After that it will be something like this:

ch_mergedchannel=  \\some nextflow-foo starting from ch_infiles.collect() , ch_infilesFromA , ch_infilesFromB

process C {
   input:
   file (infiles) from ch_mergedchannel
   output:
   file ("*.files.extensions") into ch_out
   publishDir "output/A" pattern "*.a.txt"
   publishDir "output/B" pattern "*.b.txt"
}
hydriniumh2
@hydriniumh2
So I don't know if anyone else has run into this issue but it seems like running git repos via nextcode run doesn't parse parameters or environmental variables for the config file, but it does for local .nf files
Tobias "Tobi" Schraink
@tobsecret
@hydriniumh2 which github repo?
hydriniumh2
@hydriniumh2
Any repo
Riccardo Giannico
@giannicorik_twitter

@madkinsz I think you want to combine A end B channels to create a channel like this

ch_mergedchannel= [ [A , fileA1.txt] , [A , fileA2.txt] , [B , fileB1.txt] , [B , fileB2.txt] ]

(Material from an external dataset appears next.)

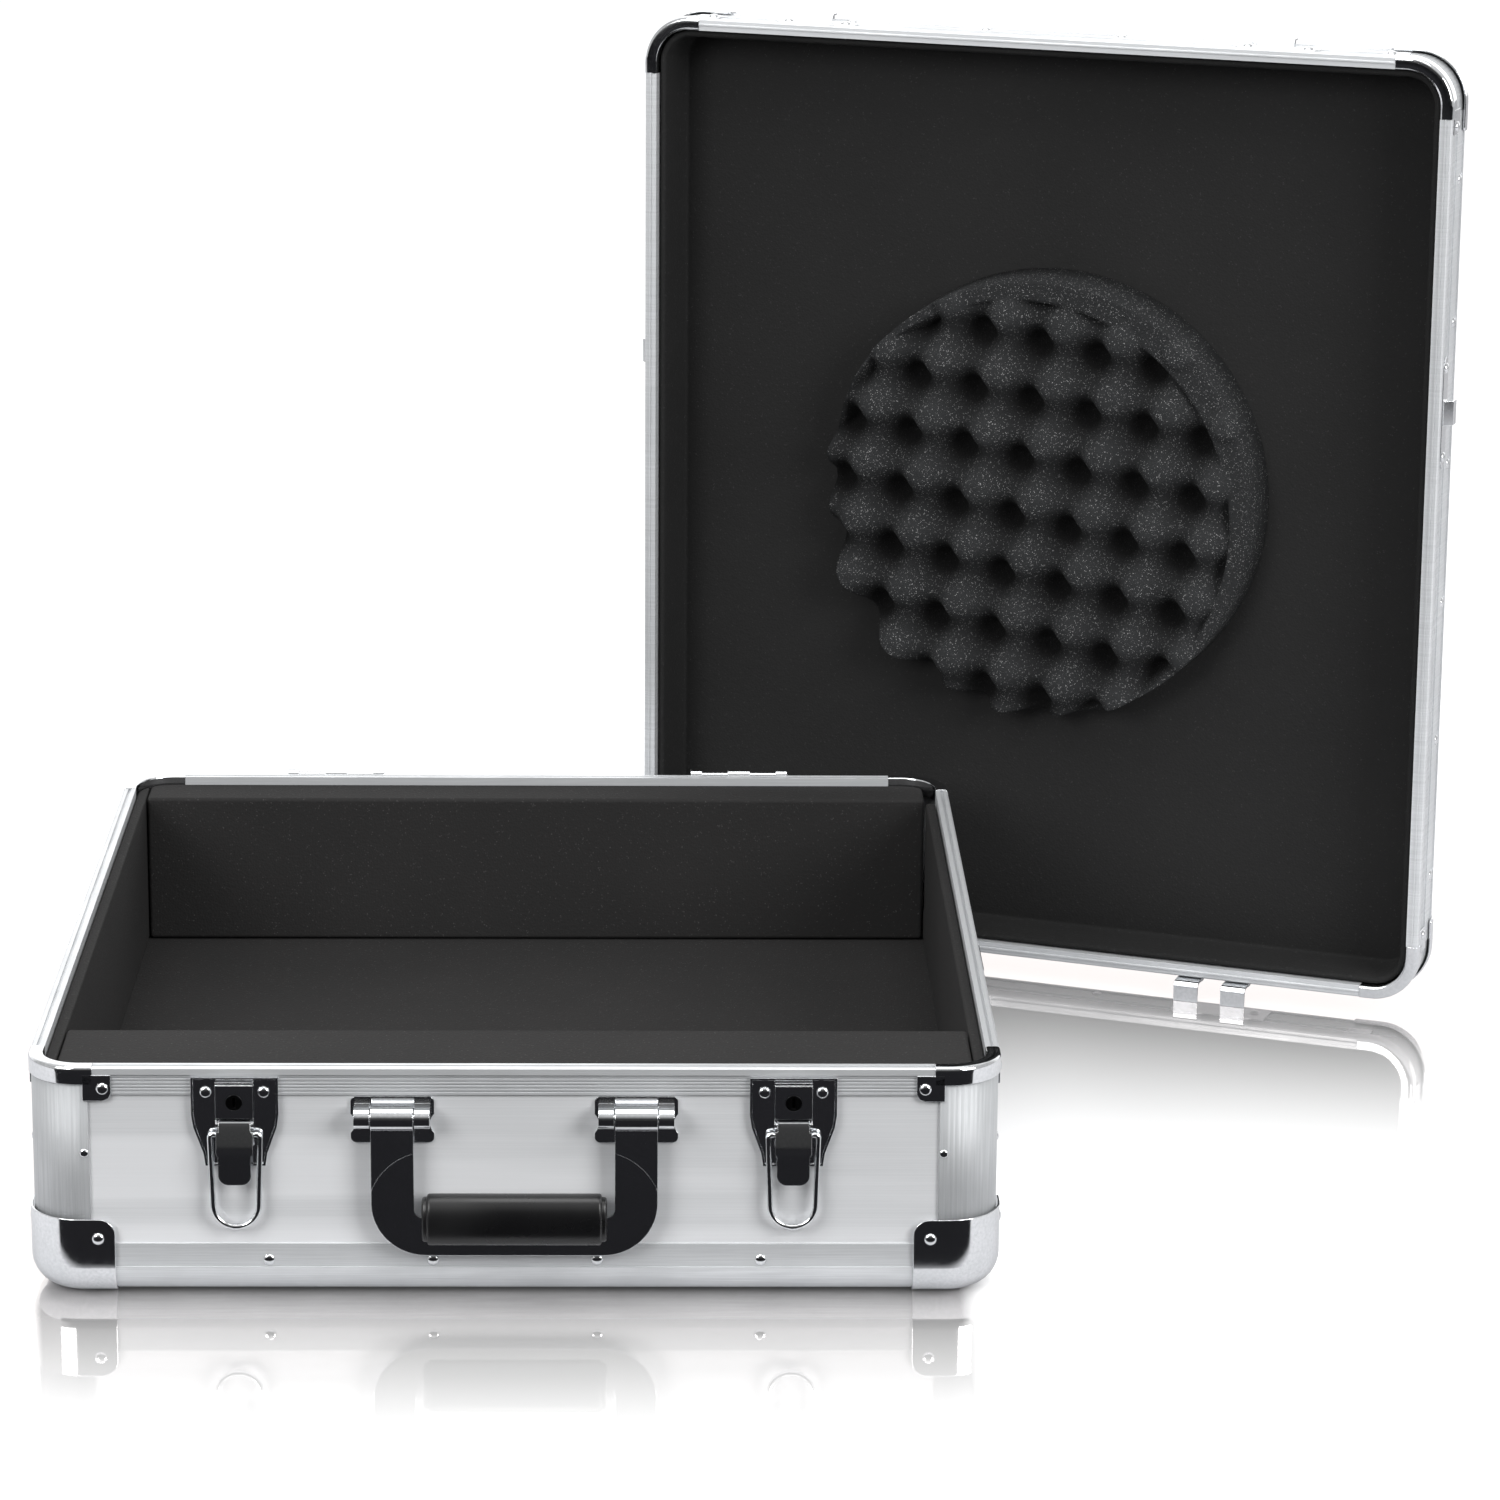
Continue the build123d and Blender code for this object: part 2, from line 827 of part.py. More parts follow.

so you will have an instance of C with fileA1.txt and all the collected files , a second instance of C with fileA2.txt and all the collected files, and so on... right?

process C {
   input:
   file (infiles) from ch_infiles.collect()
   val (source) file (infiles) from ch_mergedchannel 
   output:
   file ("*.txt") into ch_out
   publishDir "output/${source}" pattern "*.${source}.txt"
}
Tobias "Tobi" Schraink
@tobsecret
@hydriniumh2 please give an example of one that you ran and it didn't work, so we can reproduce
Tobias "Tobi" Schraink
@tobsecret
If that didn't work, all of nf-core wouldn't work and that's a huge concern
Michael Adkins
@madkinsz
@giannicorik_twitter That makes sense to me, but will C wait to run until both A and B have finished instead of running when A is done and then when B is done?